The triple-digit heat in Southern Nevada also can accelerate wear on vehicle belts, hoses and tires. Keeping up on regularly scheduled maintenance should help drivers avoid such issues, but checking on the health of such car parts is also recommended.

“Make sure that they’re being inspected for bulges, blisters and cracks and to replace anything showing any noticeable wear to avoid breakdowns,” Pepper said. “Tires can deteriorate in very high temperatures, which can lead to blowouts. So you always want to check the wear of the tire and look for any tread wear down or tread separation.”

Keeping vehicle tires inflated to their recommended pressure is important anytime, but especially during the summer, Pepper highlighted.

Children in cars

When it’s hot outside, it’s much hotter inside vehicles that don’t have the air conditioning blasting. Although it’s common sense to not leave children in a vehicle unattended, each year such occurrences happen, with reports of children dying in hot cars.

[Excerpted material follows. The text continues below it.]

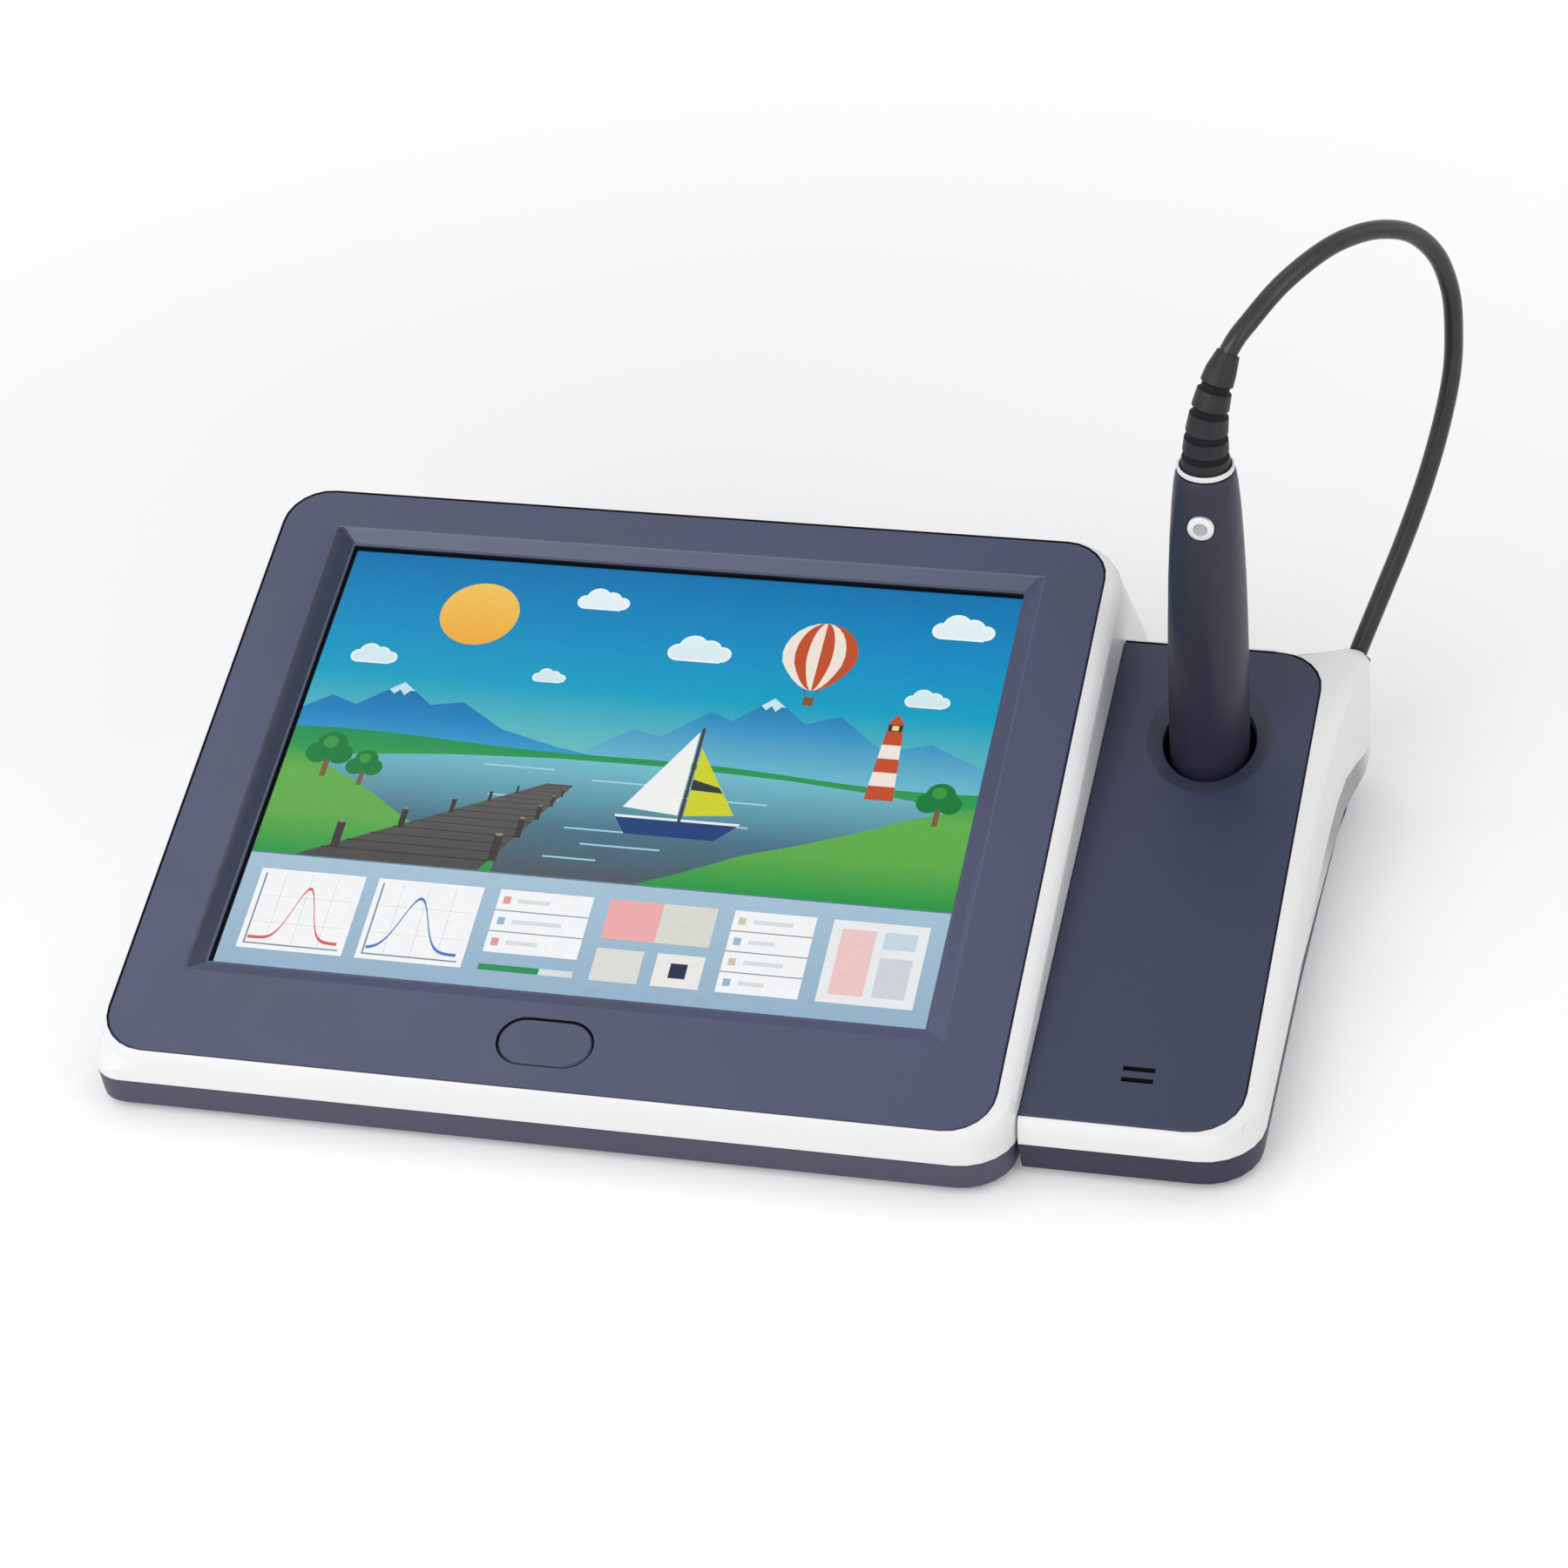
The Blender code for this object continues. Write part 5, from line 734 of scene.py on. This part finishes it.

“We always remind everyone, never leave a child in a vehicle, not even for a minute,” Pepper said. “Temperatures can change really quickly in a car.”

A child’s body temperature rises three to five times faster than an adult, so the potential of heatstroke is especially high in children when increased heat is present, such as the inside of a vehicle.

Parents and anyone tasked with caring for children should always check the backseat of their vehicles when exiting, even in times when you don’t normally have a child present, Pepper recommended.

When someone who has a set routine, for instance, on their way to work each day and who might take on the task of dropping their kid off for child care in the summer, could be so set in their routine that they forget their child might be in the backseat, especially if the child is asleep.

“When you get out of your car, just look around, look in the backseat make sure no kids are in the car,” Pepper said. “You don’t think you would leave a child in the car, but it happens. If everyone could just take a beat before they go into work (or) go into their house and make sure there’s no child or animals in the car, that’s just another precaution that we can take.”